::: STORED ROWS
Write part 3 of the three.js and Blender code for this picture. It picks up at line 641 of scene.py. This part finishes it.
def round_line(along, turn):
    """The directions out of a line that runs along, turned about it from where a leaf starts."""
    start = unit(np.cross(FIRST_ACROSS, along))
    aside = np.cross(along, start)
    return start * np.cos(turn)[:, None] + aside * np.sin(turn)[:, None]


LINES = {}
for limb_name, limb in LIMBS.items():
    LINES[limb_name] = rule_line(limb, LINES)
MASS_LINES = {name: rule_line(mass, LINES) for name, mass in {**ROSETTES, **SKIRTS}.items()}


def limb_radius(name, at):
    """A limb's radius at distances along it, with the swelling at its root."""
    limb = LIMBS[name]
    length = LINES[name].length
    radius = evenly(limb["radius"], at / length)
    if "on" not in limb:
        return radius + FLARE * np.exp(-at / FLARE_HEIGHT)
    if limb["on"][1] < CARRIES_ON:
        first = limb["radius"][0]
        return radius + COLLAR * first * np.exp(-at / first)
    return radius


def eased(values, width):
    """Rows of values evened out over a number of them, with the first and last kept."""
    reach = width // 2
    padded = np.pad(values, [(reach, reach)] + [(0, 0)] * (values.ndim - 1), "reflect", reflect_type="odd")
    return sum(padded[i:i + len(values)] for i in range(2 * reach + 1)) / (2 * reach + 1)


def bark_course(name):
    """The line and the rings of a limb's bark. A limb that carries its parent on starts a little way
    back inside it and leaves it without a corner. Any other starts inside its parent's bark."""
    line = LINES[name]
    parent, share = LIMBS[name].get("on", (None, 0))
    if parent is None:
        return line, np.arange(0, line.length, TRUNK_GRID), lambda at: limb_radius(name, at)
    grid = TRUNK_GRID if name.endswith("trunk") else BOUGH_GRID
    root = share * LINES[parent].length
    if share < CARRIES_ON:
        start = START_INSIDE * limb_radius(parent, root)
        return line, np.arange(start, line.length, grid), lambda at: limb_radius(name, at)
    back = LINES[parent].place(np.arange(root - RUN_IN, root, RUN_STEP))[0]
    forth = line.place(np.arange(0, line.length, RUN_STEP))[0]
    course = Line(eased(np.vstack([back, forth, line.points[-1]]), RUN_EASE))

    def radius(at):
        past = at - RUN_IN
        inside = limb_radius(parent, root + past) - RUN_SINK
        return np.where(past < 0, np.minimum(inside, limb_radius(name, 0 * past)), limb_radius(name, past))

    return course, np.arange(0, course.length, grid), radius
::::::
::: STORED ROWS
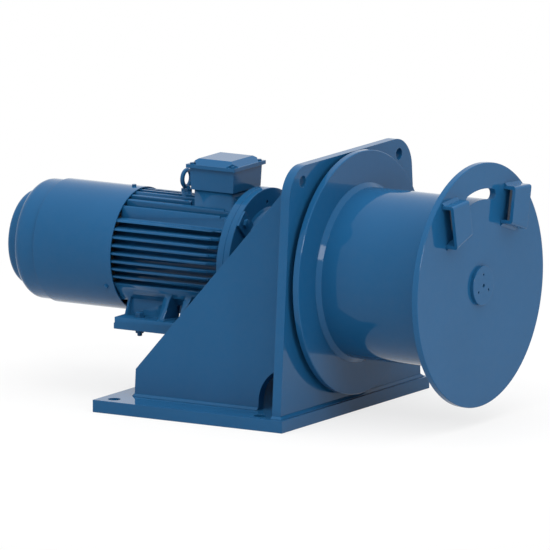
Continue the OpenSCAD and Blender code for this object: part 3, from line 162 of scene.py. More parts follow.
::::::
■ TASK DETAILS
Find every line that has "part" in it, then return those lines.

■ FINISHED ANSWER
Write part 3 of the three.js and Blender code for this picture. It picks up at line 641 of scene.py. This part finishes it.
Continue the OpenSCAD and Blender code for this object: part 3, from line 162 of scene.py. More parts follow.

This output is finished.